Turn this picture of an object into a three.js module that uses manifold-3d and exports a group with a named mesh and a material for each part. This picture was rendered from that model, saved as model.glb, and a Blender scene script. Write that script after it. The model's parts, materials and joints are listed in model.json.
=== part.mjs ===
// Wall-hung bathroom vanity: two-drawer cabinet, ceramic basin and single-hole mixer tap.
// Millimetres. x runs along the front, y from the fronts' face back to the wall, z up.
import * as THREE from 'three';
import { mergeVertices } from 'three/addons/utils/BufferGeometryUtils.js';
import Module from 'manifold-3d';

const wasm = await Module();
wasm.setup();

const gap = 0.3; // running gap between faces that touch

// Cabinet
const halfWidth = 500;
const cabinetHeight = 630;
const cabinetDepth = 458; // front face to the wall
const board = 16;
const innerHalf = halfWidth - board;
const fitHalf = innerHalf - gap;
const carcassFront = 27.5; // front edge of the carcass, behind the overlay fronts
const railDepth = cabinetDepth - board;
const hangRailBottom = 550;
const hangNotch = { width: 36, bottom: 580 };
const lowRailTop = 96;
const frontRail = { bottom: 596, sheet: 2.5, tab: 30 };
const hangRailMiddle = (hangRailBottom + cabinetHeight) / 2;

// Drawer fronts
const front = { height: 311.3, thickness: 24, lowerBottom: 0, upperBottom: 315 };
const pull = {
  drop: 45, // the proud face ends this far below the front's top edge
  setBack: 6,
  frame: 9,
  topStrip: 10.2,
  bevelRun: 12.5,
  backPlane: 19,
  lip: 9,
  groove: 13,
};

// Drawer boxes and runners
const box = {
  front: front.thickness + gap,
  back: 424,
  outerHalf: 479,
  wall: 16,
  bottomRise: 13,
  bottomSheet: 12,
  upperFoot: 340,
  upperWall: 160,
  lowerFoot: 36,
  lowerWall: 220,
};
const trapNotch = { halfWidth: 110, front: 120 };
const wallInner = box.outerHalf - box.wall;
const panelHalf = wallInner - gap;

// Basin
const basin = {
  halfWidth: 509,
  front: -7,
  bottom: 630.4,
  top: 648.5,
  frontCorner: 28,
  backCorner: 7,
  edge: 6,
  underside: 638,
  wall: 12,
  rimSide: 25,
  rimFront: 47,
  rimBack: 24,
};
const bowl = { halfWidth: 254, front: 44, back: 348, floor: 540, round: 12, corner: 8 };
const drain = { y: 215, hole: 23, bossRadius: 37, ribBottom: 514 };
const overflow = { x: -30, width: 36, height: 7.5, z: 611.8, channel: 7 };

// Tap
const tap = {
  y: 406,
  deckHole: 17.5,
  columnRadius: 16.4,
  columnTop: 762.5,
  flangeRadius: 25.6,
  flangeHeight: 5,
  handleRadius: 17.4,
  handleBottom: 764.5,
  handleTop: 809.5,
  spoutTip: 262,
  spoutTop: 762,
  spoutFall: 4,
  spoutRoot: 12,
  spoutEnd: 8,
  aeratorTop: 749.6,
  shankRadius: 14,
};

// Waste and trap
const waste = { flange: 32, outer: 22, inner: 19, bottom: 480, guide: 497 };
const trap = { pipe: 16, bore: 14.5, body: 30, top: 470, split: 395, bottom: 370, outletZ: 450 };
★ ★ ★
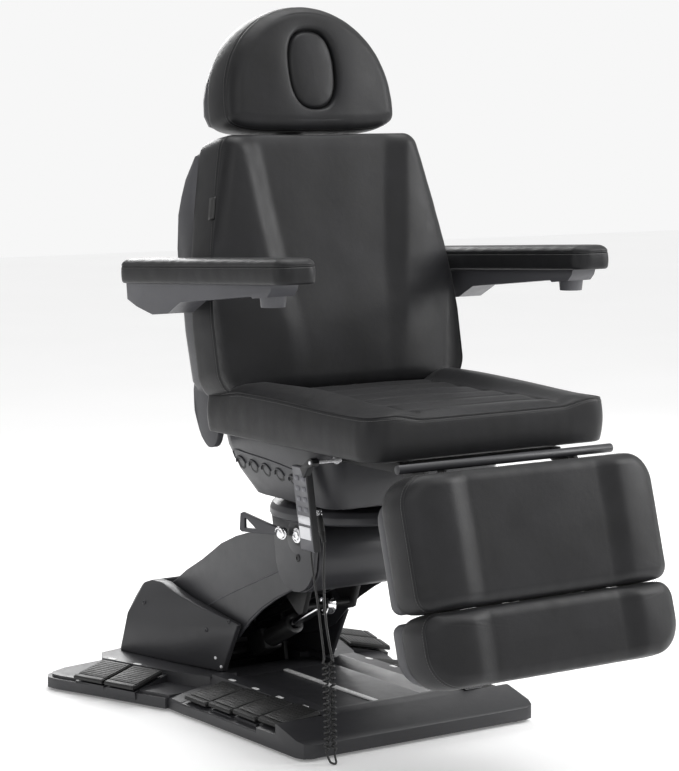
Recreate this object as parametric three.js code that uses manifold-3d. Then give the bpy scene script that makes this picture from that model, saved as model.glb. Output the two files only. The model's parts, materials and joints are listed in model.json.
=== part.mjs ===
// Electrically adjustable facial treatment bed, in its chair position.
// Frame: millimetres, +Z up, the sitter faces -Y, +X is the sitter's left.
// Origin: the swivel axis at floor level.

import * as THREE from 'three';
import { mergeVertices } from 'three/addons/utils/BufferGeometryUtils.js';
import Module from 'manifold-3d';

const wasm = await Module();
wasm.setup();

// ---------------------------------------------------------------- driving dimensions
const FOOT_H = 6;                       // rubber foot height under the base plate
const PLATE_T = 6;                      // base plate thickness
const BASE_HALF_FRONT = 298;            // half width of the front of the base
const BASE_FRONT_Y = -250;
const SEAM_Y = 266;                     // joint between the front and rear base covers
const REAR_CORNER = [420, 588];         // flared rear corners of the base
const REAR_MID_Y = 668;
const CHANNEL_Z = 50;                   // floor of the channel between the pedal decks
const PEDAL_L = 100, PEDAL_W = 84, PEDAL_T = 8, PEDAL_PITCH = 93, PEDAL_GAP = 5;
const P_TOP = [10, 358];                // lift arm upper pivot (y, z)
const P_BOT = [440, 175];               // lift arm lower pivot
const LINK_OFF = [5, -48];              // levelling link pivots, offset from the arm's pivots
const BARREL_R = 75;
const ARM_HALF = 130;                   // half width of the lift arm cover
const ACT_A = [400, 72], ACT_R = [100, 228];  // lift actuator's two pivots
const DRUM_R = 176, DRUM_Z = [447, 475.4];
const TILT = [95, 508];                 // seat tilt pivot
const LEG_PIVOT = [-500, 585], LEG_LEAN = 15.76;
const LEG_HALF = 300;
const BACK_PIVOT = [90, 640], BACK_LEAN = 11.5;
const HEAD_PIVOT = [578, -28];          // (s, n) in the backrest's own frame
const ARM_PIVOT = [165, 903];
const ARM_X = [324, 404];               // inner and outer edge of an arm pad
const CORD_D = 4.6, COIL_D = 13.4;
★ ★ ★
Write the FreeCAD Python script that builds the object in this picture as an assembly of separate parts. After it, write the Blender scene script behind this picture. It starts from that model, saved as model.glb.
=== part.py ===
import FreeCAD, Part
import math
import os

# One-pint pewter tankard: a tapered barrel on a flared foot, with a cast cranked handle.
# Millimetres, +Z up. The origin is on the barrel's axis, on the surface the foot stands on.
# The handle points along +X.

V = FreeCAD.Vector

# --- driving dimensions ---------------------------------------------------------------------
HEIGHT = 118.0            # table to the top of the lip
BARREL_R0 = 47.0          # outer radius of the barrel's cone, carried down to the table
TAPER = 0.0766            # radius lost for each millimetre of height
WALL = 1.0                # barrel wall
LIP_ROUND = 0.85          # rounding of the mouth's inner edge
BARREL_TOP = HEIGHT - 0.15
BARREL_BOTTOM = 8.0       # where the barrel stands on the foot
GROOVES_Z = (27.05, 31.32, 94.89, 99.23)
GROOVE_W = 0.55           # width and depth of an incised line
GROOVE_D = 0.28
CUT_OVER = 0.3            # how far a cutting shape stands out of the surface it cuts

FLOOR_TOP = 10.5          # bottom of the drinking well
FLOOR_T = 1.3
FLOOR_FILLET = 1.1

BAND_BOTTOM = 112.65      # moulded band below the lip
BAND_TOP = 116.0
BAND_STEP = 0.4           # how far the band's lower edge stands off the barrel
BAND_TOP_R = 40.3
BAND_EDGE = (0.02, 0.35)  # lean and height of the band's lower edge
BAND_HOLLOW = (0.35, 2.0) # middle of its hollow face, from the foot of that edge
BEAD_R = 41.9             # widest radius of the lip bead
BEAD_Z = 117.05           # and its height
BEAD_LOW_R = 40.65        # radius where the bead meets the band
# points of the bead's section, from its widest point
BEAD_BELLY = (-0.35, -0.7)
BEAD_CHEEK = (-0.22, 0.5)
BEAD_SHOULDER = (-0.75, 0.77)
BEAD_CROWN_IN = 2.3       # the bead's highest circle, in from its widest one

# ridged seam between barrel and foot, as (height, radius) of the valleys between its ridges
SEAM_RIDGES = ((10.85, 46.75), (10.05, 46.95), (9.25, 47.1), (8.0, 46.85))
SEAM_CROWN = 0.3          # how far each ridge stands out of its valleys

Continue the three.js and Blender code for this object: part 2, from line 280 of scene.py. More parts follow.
★ ★ ★
• _GIVEN REQUEST_
Select all lines with the word "code" from the entries above.

• _FINISHED TASK_
Recreate this object as parametric three.js code that uses manifold-3d. Then give the bpy scene script that makes this picture from that model, saved as model.glb. Output the two files only. The model's parts, materials and joints are listed in model.json.
Continue the three.js and Blender code for this object: part 2, from line 280 of scene.py. More parts follow.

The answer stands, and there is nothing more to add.